Better responses were discriminating, fluent and tightly structured, revealing a strong personal voice as well as clarity of expression.
The notion of personal engagement was vital in addressing the question. Unfortunately, some responses relied too heavily on describing readings rather than developing an informed personal response.
Weaker responses were plot driven; incorporating only limited reference to the text and its language forms and features. They showed little appreciation of the complexity of the text and lacked development, reflecting a limited understanding of the demands of the question.
While literacy and expression were generally of a high standard, some responses lacked the structure and the vocabulary to advance a well structured and carefully developed response.

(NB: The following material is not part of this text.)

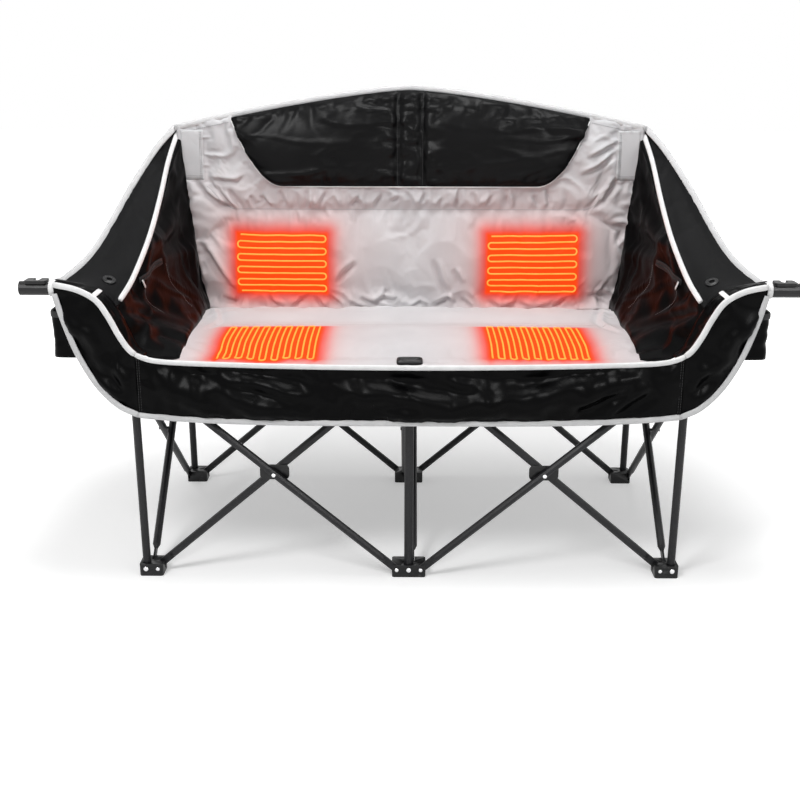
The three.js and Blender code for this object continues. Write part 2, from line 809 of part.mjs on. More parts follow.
// The power button lies on the front middle of the seat
function addButton() {
  const y0 = seatFrontY + buttonSetback;
  const at = (u, v) => [lerp(-buttonLength / 2, buttonLength / 2, u), lerp(y0, y0 + buttonWidth, v)];
  const lifted = (lift) => (u, v) => [...at(u, v), seatTop(...at(u, v)) + lift];
  const body = gridBody(4, 4, lifted(buttonGap + buttonThickness), lifted(buttonGap));
  place(model, "power_button", body, "plastic");
}

// Apron: a hanging front skirt in three panels, with slack folds that grow towards the hem
const armRise = armTipHeight - apronTopHeight;
const armRun = armTipX - apronSeamX;
const armTopShares = [
  [0, 0],
  [0.06, 0.18],
  [0.2, 0.4],
  [0.32, 0.64],
  [0.47, 0.86],
  [0.72, 0.97],
  [1, 1],
];
const armHemShares = [
  [0, -0.68],
  [0.27, -0.56],
  [0.53, -0.29],
  [0.76, 0.11],
  [0.91, 0.54],
  [1, 0.88],
];

function edgeCurve(shares, reachStart, reachEnd) {
  const points = shares.map(
    ([run, rise]) =>
      new THREE.Vector3(
        apronSeamX + run * armRun,
        frontRowY - lerp(reachStart, reachEnd, run),
        apronTopHeight + rise * armRise,
      ),
  );
  return new THREE.CatmullRomCurve3(points);
}

function apronSurface(u, v) {
  const x = lerp(-apronSeamX, apronSeamX, u) * (1 - clearance / apronSeamX);
  const hemEnd = apronTopHeight + armHemShares[0][1] * armRise;
  const sag = plateau(u);
  const z = lerp(apronTopHeight, lerp(hemEnd, apronHemHeight, sag), v);
  const room = apronReach - apronTopReach - fabricThickness / 2 - apronFold;
  const folds = apronFold * v * Math.sin(u * apronFoldWaves * Math.PI + v);
  return [x, frontRowY - apronTopReach - room * bulge(v * apronHemShare) - folds, z];
}

function armApronSurface(side) {
  const top = edgeCurve(armTopShares, apronTopReach, armTipReach);
  const hem = edgeCurve(armHemShares, apronTopReach, armTipReach);
  return (u, v) => {
    const a = top.getPoint(u);
    const b = hem.getPoint(u);
    const p = a.lerp(b, v);
    const fold = (apronFold / 2) * bulge(v) * Math.sin(u * armFoldWaves * Math.PI);
    return [side * p.x, p.y - fold, p.z];
  };
}

function addAprons() {
  place(model, "apron_centre", fabricSheet(apronColumns, apronRows, apronSurface, fabricThickness), "nylon");
  for (const side of [-1, 1]) {
    const name = side < 0 ? "left" : "right";
    const body = fabricSheet(armApronColumns, apronRows, armApronSurface(side), fabricThickness);
    place(model, `apron_arm_${name}`, body, "nylon");
  }
}

// Wing arms: a flat dark panel from the back post to the arm tip, above the inner side panel
function wingInnerEdge(t) {
  const y = lerp(rearRowY - wingRearInset, frontRowY, t);
  const sag = wingInnerSag * bulge(t);
  const x = lerp(wingRearX, wingInnerTipX, Math.pow(t, wingInnerFlare));
  return [x, y, lerp(backCornerHeight - wingRearDrop, wingInnerTipHeight, t) - sag];
}

function wingOuterEdge(t) {
  const y = lerp(rearRowY - wingRearInset, frontRowY, t);
  const sag = wingOuterSag * bulge(t);
  const x = lerp(wingRearX + wingRearWidth, armTipX, Math.pow(t, wingOuterFlare));
  return [x, y, lerp(backCornerHeight, armTipHeight, t) - sag];
}

function addWings() {
  const stop = (rowDepth - wingFrontY) / rowDepth;
  for (const side of [-1, 1]) {
    const name = side < 0 ? "left" : "right";
    const surface = (u, v) => {
      const a = new THREE.Vector3(...wingInnerEdge(u * stop));
      const b = new THREE.Vector3(...wingOuterEdge(u * stop));
      const p = a.lerp(b, v);
      return [side * p.x, p.y, p.z];
    };
    place(model, `arm_wing_${name}`, fabricSheet(wingColumns, wingRows, surface, fabricThickness), "nylon");
    addSidePanel(name, side);
    addPouch(name, side);
  }
}

// Inner side panel: hangs from the wing's inner edge to the side of the seat, with slack folds
function addSidePanel(name, side) {
  const bottomZ = seatUnderside + seatEdgeThickness;
  const surface = (u, v) => {
    const [topX, y, topZ] = wingInnerEdge(u);
    const share = Math.pow(v, sideCurve);
    const phase = sideWrinkleWaves * Math.PI * u + sideWrinkleSlant * v;
    const fold = sideWrinkle * bulge(v) * Math.sin(phase) * bulge(u);
    const x = lerp(topX - sideSeamOffset, sideBottomX, share) + fold;
    return [side * x, y, lerp(topZ, bottomZ, v)];
  };
  place(model, `side_panel_${name}`, fabricSheet(sideColumns, sideRows, surface, fabricThickness), "nylon");
}

// Open-topped pouch that hangs under the front of each wing
function addPouch(name, side) {
  const outer = [pouchInnerX, pouchOuterX, pouchFrontY, pouchRearY];
  const wall = fabricThickness;
  const inner = [pouchInnerX + wall, pouchOuterX - wall, pouchFrontY + wall, pouchRearY - wall];
  const height = pouchTopHeight - pouchBottomHeight;
  const shell = extrude(roundedOutline(...outer, pouchCorner), height, 4);
  const hollow = extrude(roundedOutline(...inner, pouchCorner - wall), height, 4).translate(0, 0, wall);
  const geometry = carve(shell, [], [hollow]);
  if (side < 0) geometry.rotateZ(Math.PI).translate(0, pouchFrontY + pouchRearY, 0);
  geometry.translate(0, frontRowY, pouchBottomHeight);
  place(model, `bottle_pouch_${name}`, geometry, "nylon");
}

addLegs();
addScissors();
addArms();
addSeat();
addBack();
addHeaters();
addButton();
addAprons();
addWings();

export default model;
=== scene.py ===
import json
import math

import bmesh
import bpy
import numpy as np
from mathutils import Matrix, Vector, noise
from mathutils.bvhtree import BVHTree

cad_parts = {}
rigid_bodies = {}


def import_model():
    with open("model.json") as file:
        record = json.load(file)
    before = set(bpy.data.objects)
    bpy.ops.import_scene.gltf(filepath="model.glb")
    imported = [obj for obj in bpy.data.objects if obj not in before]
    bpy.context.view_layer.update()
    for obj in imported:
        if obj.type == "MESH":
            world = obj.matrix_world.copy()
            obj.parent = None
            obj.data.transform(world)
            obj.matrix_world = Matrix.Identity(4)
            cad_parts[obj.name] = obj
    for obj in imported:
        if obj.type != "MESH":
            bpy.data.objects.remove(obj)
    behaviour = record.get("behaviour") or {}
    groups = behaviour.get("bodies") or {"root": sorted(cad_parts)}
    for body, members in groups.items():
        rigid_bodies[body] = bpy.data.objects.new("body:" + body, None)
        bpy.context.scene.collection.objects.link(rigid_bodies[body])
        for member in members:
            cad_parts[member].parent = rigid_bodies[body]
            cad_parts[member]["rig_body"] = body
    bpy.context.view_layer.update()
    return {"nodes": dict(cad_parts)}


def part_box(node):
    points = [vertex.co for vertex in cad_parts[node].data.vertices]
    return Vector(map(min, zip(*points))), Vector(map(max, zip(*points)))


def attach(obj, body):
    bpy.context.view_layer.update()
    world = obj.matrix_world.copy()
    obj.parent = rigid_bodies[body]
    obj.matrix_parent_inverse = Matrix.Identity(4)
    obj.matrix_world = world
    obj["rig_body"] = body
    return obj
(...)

The emphasis must be on personal response with detailed reference to the prescribed text. An over-reliance on readings and productions should not replace an analysis of the text which reflects deep understanding and strong personal engagement with the text.
Specifically about Yeats:
Better responses perceptively analysed the significance of desire as part of human experience and traced the development of this notion in Yeats’ poetry. These responses were characterised by a detailed knowledge of the ideas in the poem drawing on pertinent textual references to support their theses. Language analysis was sustained, well integrated and skilfully used to explore the significance of desire in Yeats’ poetry.
Weaker responses often framed desire in terms of biographical information about the poet’s physical and political desire. They tended to be descriptive and failed to address the notion of human experience.